🤖 AI Summary
This work demonstrates that large language models exhibit non-uniform degradation of safety boundaries within domain-specific contexts, particularly in ambiguous “gray zones” where legitimate and malicious uses intertwine, rendering them susceptible to generating harmful content. The authors introduce Jargon, a framework that for the first time reveals how adversarial attacks can leverage contextual cues to push inputs into unreliable decision regions of the model’s activation space. Jargon systematically probes these vulnerabilities through context-aware adversarial attacks, multi-turn interactions, and activation analysis.

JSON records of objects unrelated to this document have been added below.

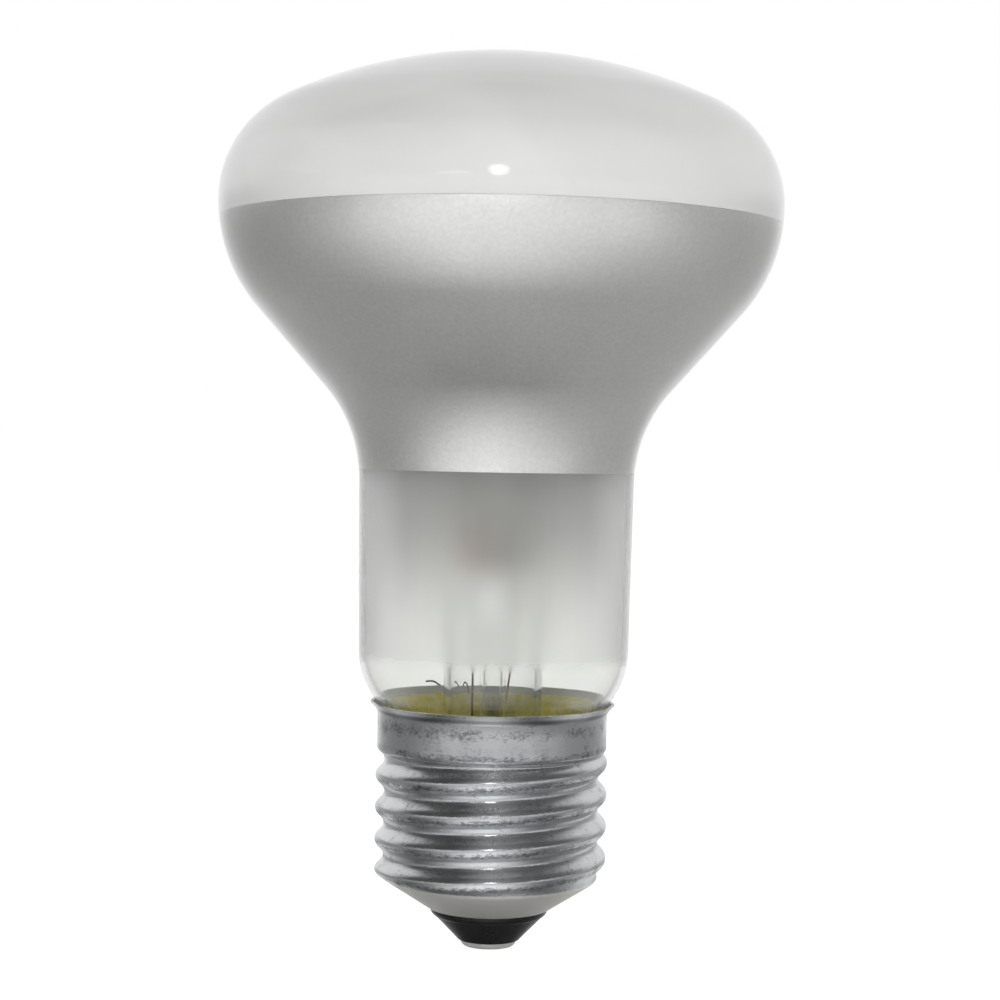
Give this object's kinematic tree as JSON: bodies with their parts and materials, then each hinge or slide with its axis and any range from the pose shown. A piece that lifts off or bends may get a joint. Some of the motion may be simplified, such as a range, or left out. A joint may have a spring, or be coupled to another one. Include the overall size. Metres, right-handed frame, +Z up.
{
  "type": "reflector bulb",
  "caption": "Reflector light bulb with a white domed face, a mirrored flank, a frosted neck and an E27 screw cap.",
  "frame": {"origin": "centre of the centre contact's flat bottom", "axes": "+Z up the lamp's axis, from the contact to the domed face"},
  "size_m": [0.0635, 0.0634, 0.1007],
  "materials": {
    "clear_glass": "clear gloss",
    "face_white": "matt white film",
    "mirror_film": "satin aluminium film",
    "tungsten": "drawn wire",
    "copper_wire": "drawn wire",
    "nickel_wire": "drawn wire",
    "dark_wire": "darkened wire",
    "cap_metal": "rolled, stained",
    "black_glass": "gloss",
    "contact_metal": "pressed",
    "solder": "dull",
    "cement": "matt"
  },
  "bodies": {
    "root": {"glass_bulb": "clear_glass", "face_coating": "face_white", "mirror_coating": "mirror_film", "glass_stem": "clear_glass", "exhaust_tube": "clear_glass", "arbor_rod": "clear_glass", "filament": "tungsten", "left_seal_wire": "copper_wire", "right_seal_wire": "copper_wire", "left_filament_lead": "nickel_wire", "right_filament_lead": "nickel_wire", "contact_lead_upper": "dark_wire", "fuse_wire": "dark_wire", "contact_lead": "dark_wire", "rim_lead": "copper_wire", "cap_shell": "cap_metal", "cap_insulator": "black_glass", "centre_contact": "contact_metal", "contact_solder": "solder", "rim_solder": "solder", "basing_cement": "cement", "filament_support_1": "tungsten", "filament_support_2": "tungsten", "filament_support_3": "tungsten"}
  },
  "joints": []
}
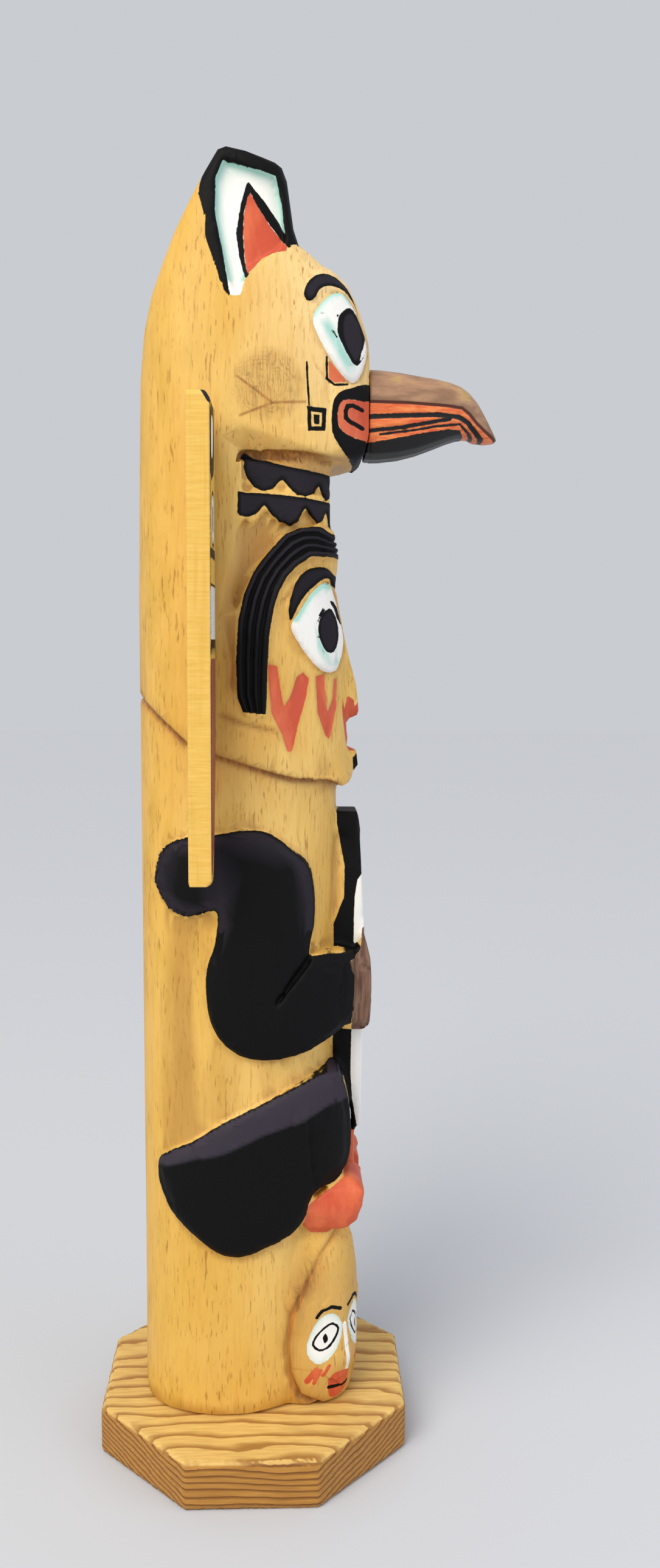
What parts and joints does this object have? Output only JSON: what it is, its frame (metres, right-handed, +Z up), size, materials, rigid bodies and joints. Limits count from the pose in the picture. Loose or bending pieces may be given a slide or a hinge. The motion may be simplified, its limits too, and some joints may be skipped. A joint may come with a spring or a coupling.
{
  "type": "carved totem pole model",
  "caption": "Tabletop carved and painted wooden totem pole: a winged bird over a large face and a figure holding a staff, with a small head at the foot, on an eight-sided board.",
  "frame": {"origin": "centre of the board's underside, where the work stands", "axes": "+Z up along the pole; the figures face -Y; +X is the left wing's side"},
  "size_m": [0.1272, 0.1606, 0.5208],
  "materials": {
    "base_board": "sawn softwood, strong grain, thin clear coat",
    "carved_pole": "knife-finished yellow cedar, satin, with flat hand-painted black, red, brown, white and pale green",
    "painted_beak": "carved wood painted brown, red and black, satin",
    "wing_board": "bare sawn cedar with a painted front face"
  },
  "bodies": {
    "root": {"base": "base_board", "pole": "carved_pole", "beak": "painted_beak", "wing_left": "wing_board", "wing_right": "wing_board"}
  },
  "joints": []
}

To mitigate this risk, the paper proposes a strategy-guided defense mechanism that internalizes safety by aligning fine-tuning objectives to jointly optimize usefulness and harmlessness. Experiments across seven state-of-the-art models—including GPT-5.2, Claude-4.5, and Gemini-3—show attack success rates exceeding 93%, while the proposed defense substantially reduces harmful outputs without compromising model performance.
📝 Abstract
A central goal of LLM alignment is to balance helpfulness with harmlessness, yet these objectives conflict when the same knowledge serves both legitimate and malicious purposes. This tension is amplified by context-sensitive alignment: we observe that domain-specific contexts (e.g., chemistry) selectively relax defenses for domain-relevant harmful knowledge, while safety-research contexts (e.g., jailbreak studies) trigger broader relaxation spanning all harm categories. To systematically exploit this vulnerability, we propose Jargon, a framework combining safety-research contexts with multi-turn adversarial interactions that achieves attack success rates exceeding 93% across seven frontier models, including GPT-5.2, Claude-4.5, and Gemini-3, substantially outperforming existing methods. Activation space analysis reveals that Jargon queries occupy an intermediate region between benign and harmful inputs, a gray zone where refusal decisions become unreliable. To mitigate this vulnerability, we design a policy-guided safeguard that steers models toward helpful yet harmless responses, and internalize this capability through alignment fine-tuning, reducing attack success rates while preserving helpfulness.